1. The power of connection and making a fundamental human link of trust and openness

2. Through the delivery of evidence-based interventions

3. By connecting the person to activities and groups in the community

4. As a bridge to recovery groups and recovery carriers


It is the last two of these that will occupy the remainder of this blog – the role of connector and its underlying principles of active engagement. One of the most important tasks that a recovery ally can perform is to get out of the clinic and establish relationships and partnerships that will allow them to fulfil effectively the ‘care coordination’ role and, within a recovery framework, that really means building partnerships and relationships with community groups as well as with other professionals. To be effective as a recovery ally based in specialist treatment or criminal justice settings, it is not only important to have positive relationships with your equivalents in mental health, housing and employment services, but also to know the enrolment procedure at the local college, to know where and when local AA and NA meetings happen and to know what the local sports clubs are where there is little risk of drinking and drug use. I am still amazed that people are allowed to be drug and alcohol workers without ever attending an AA, NA AND a SMART recovery meeting. This knowledge and experience should be an absolute prerequisite for working in the addiction treatment field.

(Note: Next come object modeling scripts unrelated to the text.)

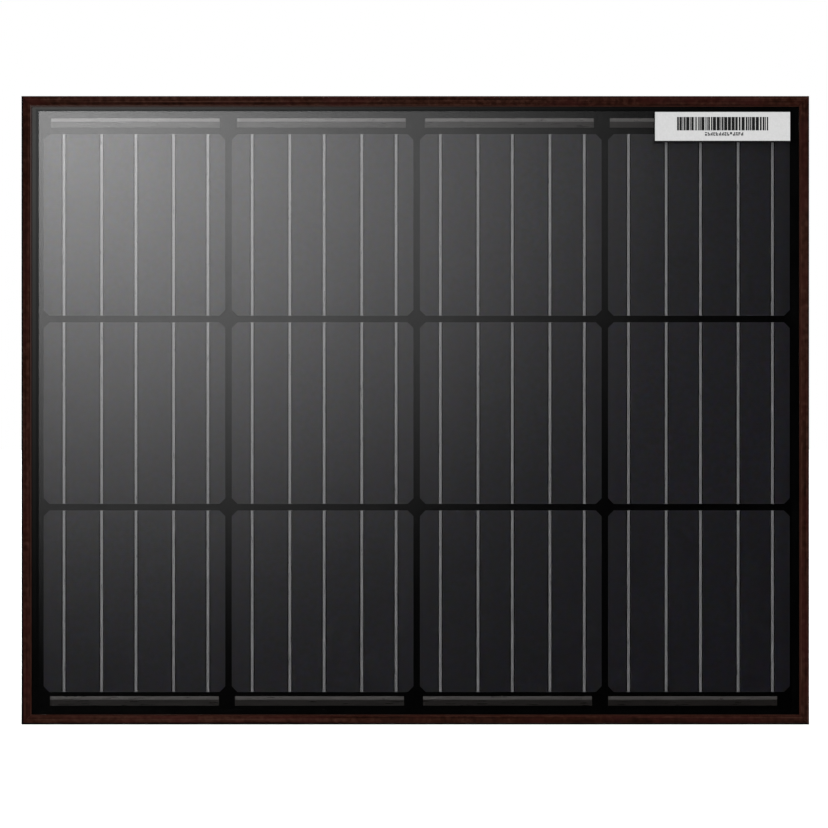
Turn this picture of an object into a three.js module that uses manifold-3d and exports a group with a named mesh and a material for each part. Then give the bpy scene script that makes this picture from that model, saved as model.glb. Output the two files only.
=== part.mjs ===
// Framed twelve-cell solar panel with a junction box on its back.
// Millimetres, +Z up. The glass faces -Y. The origin is the centre of the rear mounting plane, so the
// panel runs from y = -PANEL_DEPTH at its front to y = 0 at its back.
import * as THREE from 'three';
import { mergeVertices } from 'three/addons/utils/BufferGeometryUtils.js';
import Module from 'manifold-3d';

const wasm = await Module();
wasm.setup();

// ---- Driving dimensions ----

const PANEL_WIDTH = 678;
const PANEL_HEIGHT = 541;
const PANEL_DEPTH = 30;

// Frame extrusion. Distances "in" are measured from the outer face towards the panel's middle, and
// depths from the front face towards the back.
const WALL = 1.5;
const LIP_IN = 8.5;
const GROOVE_BACK = 7.5;
const CHAMBER_IN = 13;
const CHAMBER_BACK = 19;
const FLANGE_IN = 24;
const EDGE_RADIUS = 0.6;
const MITRE_GAP = 0.05;
const KEY_CLEARANCE = 0.3;
const KEY_LEG = 38;
const KEY_RIBS = 4;
const KEY_RIB_PITCH = 5;
const KEY_RIB_DEPTH = 0.7;

const SLOT_X = 170;
const SLOT_IN = 13;
const SLOT_LENGTH = 14;
const SLOT_WIDTH = 9;
const SLOT_FLAT = 0.001;
const DRAIN_FROM_END = 46;
const DRAIN_LENGTH = 10;
const DRAIN_WIDTH = 3.2;
const GROUND_HOLE_RADIUS = 2.1;

// Laminate, from the front: gasket lip, glass, front encapsulant, cells, rear encapsulant, backsheet.
const SHEET_GAP = 0.05;
const GASKET_THICK = 0.5;
const GASKET_GAP = 0.2;
const REAR_LEG_IN = 12;
const GLASS_THICK = 3.2;
const FRONT_FILM = 0.45;
const CELL_THICK = 0.2;
const REAR_FILM = 0.4;
const BACKSHEET_THICK = 0.3;
const GLASS_IN = 2.5;
const BAND_SIDE = 6.2;
const BAND_TOP = 4.4;

// Cells: pseudo-squares cut from a round ingot, in a 4 by 3 matrix set slightly off centre.
const CELL_SIZE = 156.75;
const CELL_PITCH = 162.4;
const INGOT_RADIUS = 107.4;
const COLUMNS = 4;
const ROWS = 3;
const MATRIX_X = 1.2;
const MATRIX_Z = -2.4;

const BUS_LENGTH = 146;
const BUS_HEIGHT = 8.1;
const BUS_TOP_Z = 248;
const BUS_BOTTOM_Z = -250.9;
const BUS_TOP_SHIFT = [0.9, -1.1, -1.2, -4];
const BUS_BOTTOM_SHIFT = [0, -2.7, -2.8, -5.4];

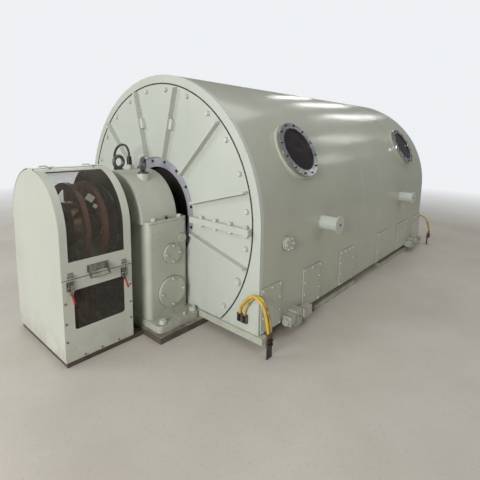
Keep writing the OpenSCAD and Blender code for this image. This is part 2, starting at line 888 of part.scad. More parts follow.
// Mesh of a door: arched and straight bars, in panels that part at these angles round the arch
mesh_step = 6.4;
mesh_parts = [14.6, 27.4, 40.2, 53];
mesh_part_gap = 1;
module door_mesh_right() {
    y0 = door_window_y[0] - mesh_lap;
    y1 = door_window_y[1] + mesh_lap;
    z0 = door_window_z - mesh_lap;
    x0 = door_window_x - mesh_lap;
    color(dark_steel) difference() {
        union() {
            for (y = [y0:mesh_pitch:y1]) along_y(y, y + mesh_bar)
                hood_band(hood_in - mesh_bar, hood_in, x0, z0);
            for (z = [z0:mesh_pitch:hood_axis_z])
                block([hood_in - mesh_bar, y0, z], [hood_in, y1, z + mesh_bar]);
            for (a = [mesh_step - 1:mesh_step:acos(x0 / hood_in) - 2]) translate([0, 0, hood_axis_z])
                rotate([0, -a, 0]) block([hood_in - mesh_bar + 0.2, y0, -mesh_bar / 2],
                    [hood_in - 0.2, y1, mesh_bar / 2]);
        }
        for (a = mesh_parts) translate([0, 0, hood_axis_z]) rotate([0, -a, 0])
            block([hood_in - 3 * mesh_bar, y0 - 10, -mesh_part_gap / 2],
                [hood_in + 2 * mesh_bar, y1 + 10, mesh_part_gap / 2]);
    }
}
module door_mesh_left() mirror([1, 0, 0]) door_mesh_right();

// Lift handle of a door: a base plate, two bent arms and a round grip that hangs below the seam
handle_y = [hood_front + 187, hood_front + 357];
handle_plate_z = [22, 78];
handle_plate_t = 4;
handle_arm_w = 10;
handle_grip_r = 9;
handle_out = 42;
handle_drop = 6;
module lift_handle() {
    block([hood_r, handle_y[0], seam_z + handle_plate_z[0]],
        [hood_r + handle_plate_t, handle_y[1], seam_z + handle_plate_z[1]]);
    for (y = [handle_y[0] + 6, handle_y[1] - 6 - handle_arm_w]) along_y(y, y + handle_arm_w)
        translate([hood_r, seam_z]) polygon([[handle_plate_t, 58], [handle_plate_t, 28],
            [handle_out - handle_grip_r, -handle_drop - 8], [handle_out + handle_grip_r, -handle_drop - 8],
            [handle_out + handle_grip_r, 6], [handle_plate_t + 14, 58]]);
    translate([hood_r + handle_out, handle_y[0] + 6, seam_z - handle_drop]) rotate([-90, 0, 0])
        cylinder(r = handle_grip_r, h = handle_y[1] - handle_y[0] - 12);
}

// Toggle latch: a keeper with two rods on the door, a lever and its grip on the panel below
latch_y = [hood_front + 60, hood_front + 490];
latch_half = 20;
latch_rod_r = 3;
latch_rod_x = 13;
module latch_keeper(y) {
    block([hood_r, y - latch_half, seam_z + 14], [hood_r + 3, y + latch_half, seam_z + 52]);
    block([hood_r + 3, y - latch_half, seam_z + 26],
        [hood_r + latch_rod_x + latch_rod_r, y + latch_half, seam_z + 34]);
    for (s = [-1, 1]) translate([hood_r + latch_rod_x, y + s * (latch_half - 4), seam_z - 52])
        cylinder(r = latch_rod_r, h = 78);
}

module door_fittings_right() {
    color(chrome_tone) {
        lift_handle();
        for (y = latch_y) latch_keeper(y);
    }
}
module door_fittings_left() mirror([1, 0, 0]) door_fittings_right();

lever_z = [-110, -76, -30];
lever_half = 8;
lever_out = 20;
module latch_levers() {
    color(chrome_tone) both_sides() for (y = latch_y) {
        block([hood_r, y - 30, seam_z - 84], [hood_r + 3, y + 30, seam_z - 14]);
        block([hood_r + 3, y - lever_half, seam_z + lever_z[1]],
            [hood_r + lever_out, y + lever_half, seam_z + lever_z[2]]);
        block([hood_r + 8, y - lever_half, seam_z + lever_z[0]],
            [hood_r + lever_out, y + lever_half, seam_z + lever_z[1]]);
    }
}

latch_grip_l = 70;
module latch_grips() {
    color("#aa2832") both_sides() for (y = latch_y)
        translate([hood_r + 15, y, seam_z + lever_z[0] - latch_grip_l]) cylinder(r = 8, h = latch_grip_l);
}

// Rotor
shaft_front_r = 105;
module rotor_shaft() {
    r_in = journal_r + shaft_step;
    color(bare_steel) shaft_turned([[0, slip_front], [shaft_front_r, slip_front],
        [shaft_front_r, ped_front - 90], [shaft_front_r + 25, ped_front - 70], [journal_r, ped_front - 50],
        [journal_r, casing_f - 10], [r_in, casing_f + 10], [r_in, casing_b - 10],
        [journal_r, casing_b + 10], [journal_r, casing_b + rear_reach - coupling_t],
        [0, casing_b + rear_reach - coupling_t]]);
}

// Rotor body with a thicker retaining ring at each end
ring_l = 330;
ring_step = 10;
ring_chamfer = 20;
module rotor_body() {
    y0 = casing_f + core_inset - ring_l;
    y1 = casing_b - core_inset + ring_l;
    r_in = journal_r + shaft_step;
    r = rotor_r + ring_step;
    color(bare_steel) shaft_turned([[r_in, y0], [r - ring_chamfer, y0], [r, y0 + ring_chamfer],
        [r, y0 + ring_l], [rotor_r, y0 + ring_l], [rotor_r, y1 - ring_l], [r, y1 - ring_l],
        [r, y1 - ring_chamfer], [r - ring_chamfer, y1], [r_in, y1]]);
}

module slip_rings() {
    color("#b5885a") for (y = slip_y) difference() {
        shaft_disc(slip_r, y, y + slip_w);
        shaft_disc(shaft_front_r, slip_front, casing_f);
    }
}

module coupling_flange() {
    y1 = casing_b + rear_reach;
    color(bare_steel) difference() {
        shaft_disc(coupling_r, y1 - coupling_t, y1);
        for (i = [0:coupling_holes - 1]) translate([0, y1 + 1, shaft_h])
            rotate([0, i * 360 / coupling_holes, 0]) translate([coupling_bolt_r, 0, 0]) rotate([90, 0, 0])
                cylinder(r = coupling_hole_r, h = coupling_t + 2, $fn = 48);
    }
}

// Brush gear: an insulated ring round each slip ring with brush boxes inside it, on a stand from the base
brush_ring_r = [slip_r + 110, slip_r + 160];
brush_box = [34, 36];
brush_clear = 8;
module brush_gear() {
    color("#6e4b37") for (y = slip_y) {
        difference() {
            union() {
                shaft_disc(brush_ring_r[1], y + brush_y[0], y + brush_y[1]);
                block([-stand_half, y + brush_y[0], base_z],
                    [stand_half, y + brush_y[1], shaft_h - brush_ring_r[0]]);
            }
            shaft_disc(brush_ring_r[0], slip_front, casing_f);
        }
        for (a = [30:60:330]) translate([0, 0, shaft_h]) rotate([0, a, 0])
            block([slip_r + brush_clear, y + brush_y[0] + 2, -brush_box[0] / 2],
                [brush_ring_r[0] + 5, y + brush_y[0] + 2 + brush_box[1], brush_box[0] / 2]);
    }
}

casing_shell();
front_end_plate();
rear_end_plate();
stator_core();
end_windings();
front_cover_upper();
front_cover_lower();
rear_cover_upper();
rear_cover_lower();
seal_rings();
side_covers_right();
side_covers_left();
trunnions();
window_necks();
window_rings();
window_glass();
blank_ports();
foot_beams();
cross_bars();
sole_plates();
jacking_blocks();
earth_bars();
earth_lugs();
earth_cables();
pedestal_soles();
pedestal_subplates();
front_pedestal();
rear_pedestal();
front_bearing_cap();
rear_bearing_cap();
pedestal_covers();
eye_pads();
lifting_eyes();
sensor_fittings();
sensor_conduit();
hood_base();
hood_ends();
hood_side_panels();
hood_lower_meshes();
hood_door_right();
hood_door_left();
door_mesh_right();
door_mesh_left();
door_fittings_right();
door_fittings_left();
latch_levers();
latch_grips();
rotor_shaft();
rotor_body();
slip_rings();
coupling_flange();
brush_gear();
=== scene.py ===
from math import acos, ceil, cos, pi, radians, sin, sqrt, tau

import bpy
from mathutils import Matrix, Vector


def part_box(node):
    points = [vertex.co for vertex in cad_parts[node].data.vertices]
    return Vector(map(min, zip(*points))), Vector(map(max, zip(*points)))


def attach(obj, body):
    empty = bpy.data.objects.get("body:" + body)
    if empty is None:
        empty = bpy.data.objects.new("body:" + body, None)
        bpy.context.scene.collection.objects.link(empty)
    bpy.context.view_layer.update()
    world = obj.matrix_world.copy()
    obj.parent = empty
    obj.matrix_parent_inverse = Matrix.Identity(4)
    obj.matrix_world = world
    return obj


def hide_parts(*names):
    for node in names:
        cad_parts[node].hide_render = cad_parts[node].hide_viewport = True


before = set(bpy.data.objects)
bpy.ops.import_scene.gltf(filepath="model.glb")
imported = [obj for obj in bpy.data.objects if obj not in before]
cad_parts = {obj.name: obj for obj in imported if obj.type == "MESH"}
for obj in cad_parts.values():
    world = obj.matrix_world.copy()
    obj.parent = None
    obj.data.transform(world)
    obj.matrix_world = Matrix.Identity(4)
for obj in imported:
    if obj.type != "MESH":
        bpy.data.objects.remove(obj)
bpy.ops.object.select_all(action="DESELECT")
bpy.context.view_layer.objects.active = None
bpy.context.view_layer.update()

# Places read from the model
plateLow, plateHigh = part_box("front_end_plate")
frontY = plateLow.y          # front face of the casing and its covers
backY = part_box("rear_end_plate")[1].y
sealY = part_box("seal_rings")[0].y
casingR = plateHigh.x        # half width and radius of the arch
shaftZ = plateHigh.z - casingR
casingZ = plateLow.z
middleY = (frontY + backY) / 2
pedestalLow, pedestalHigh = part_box("front_pedestal")
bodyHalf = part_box("front_bearing_cap")[1].x
panelLow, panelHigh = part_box("hood_side_panels")
hoodR, hoodFront, hoodBack = panelHigh.x, panelLow.y, panelHigh.y
seamZ = panelHigh.z + 0.003  # joint between the lower panels and the lift-up doors
hoodAxisZ = 0.985            # centre of the hood's arch
# Depths below the hood's outer sheets and ends at which the painted shade of its inside begins
hoodSkin = {"sheet": 0.0035, "end": 0.002}

# Camera, lamps and floor
photoView = {
    "place": (2.970, -4.037, 1.699),
    "turn": (81.1185, -0.8234, 42.1774),
    "lens": 27.587,
    "shift": (0.01654, -0.0971),
}
hallLamps = [
    # name, place, aimed at, width, height, watts, tint
    ("frontDoorway", (2.9, -9.4, 3.0), (0.2, -1.8, 0.9), 3.0, 2.2, 430, (0.985, 1.0, 0.995)),
    ("frontSky", (-3.4, -7.2, 5.2), (0.0, -1.8, 0.9), 3.4, 2.6, 145, (0.99, 1.0, 0.99)),
    ("roofBay", (0.5, 1.0, 7.5), (0.0, 0.5, 1.0), 7.0, 6.0, 175, (1.0, 1.0, 1.0)),
    ("rightBay", (8.0, 2.2, 4.2), (1.2, 0.8, 0.9), 4.0, 2.6, 62, (1.0, 0.99, 0.97)),
    ("leftBay", (-7.5, 1.5, 4.5), (-1.0, 0.3, 0.9), 5.0, 3.0, 140, (0.98, 0.99, 1.0)),
]
# Tall narrow lamps that the glossy shell mirrors as streaks: x, z and height of each.
# They aim at a share of their own x, and at a height
farWindows = {"y": 12.6, "width": 0.8, "glow": 13.0, "aim": (0.2, 1.9), "panes": [
    (-6.4, 7.4, 3.0), (-3.9, 7.4, 3.0), (-0.9, 7.4, 2.4), (3.5, 7.5, 1.8), (6.6, 6.2, 1.6)]}
paleHall = {"tint": (0.86, 0.88, 0.90, 1), "strength": 0.26}


# A screen colour out of 255, made linear
def tone(r, g, b):
    shares = [c / 255 for c in (r, g, b)]
    return (*[c / 12.92 if c <= 0.04045 else ((c + 0.055) / 1.055) ** 2.4 for c in shares], 1)


def setCamera(view):
    cam = bpy.data.cameras.new("hallCamera")
    cam.sensor_width = 36
    cam.lens = view["lens"]
    cam.shift_x, cam.shift_y = view["shift"]
    cam.clip_end = 200
    holder = bpy.data.objects.new("hallCamera", cam)
    bpy.context.scene.collection.objects.link(holder)
    holder.location = view["place"]
    holder.rotation_euler = [radians(a) for a in view["turn"]]
    bpy.context.scene.camera = holder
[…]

But that knowledge is not enough. Our own research and that of many others would strongly suggest that awareness of positive community resources is not sufficient and that, to be an effective ally, or champion of recovery, you have to be able to act as the human bridge that actively and assertively engages people in those resources. From our Glasgow Recovery Study in 2011, we used the acronym GOYA for ‘Get Off Your Arse’ to indicate that meaningful activity is central to the recovery process. For peers, professionals and other recovery allies, this is just as true – while a therapist or counsellor can maybe sit in their office providing therapies and dispensing evidence-based wisdom, this is not the case for a recovery ally. They must be out there and actively and positively engaging and promoting recovery resources and models.


But in a generative recovery capital model, this is not a passive approach. All recovery allies – family members, workers, supporters and so on – are community connectors and part of the lattice of weak social ties that bind community resources together and allow them to flourish and engage excluded and marginalised groups. This is not some kind of act of charity but an essential component of a recovery system and model in which reciprocal community development is at its heart – as each recovery journey flourishes, so the community strengthens and its collective efficacy grows.


Recovery is at heart a social process based in communities and that benefits those same communities. Recovery allies – inside and outside of specialist professional roles – are at the heart of this model through championing change and creating coalitions that support and engage, that challenge stigma and build and strengthen the fabric of the local community for all of its residents, visitors and representatives.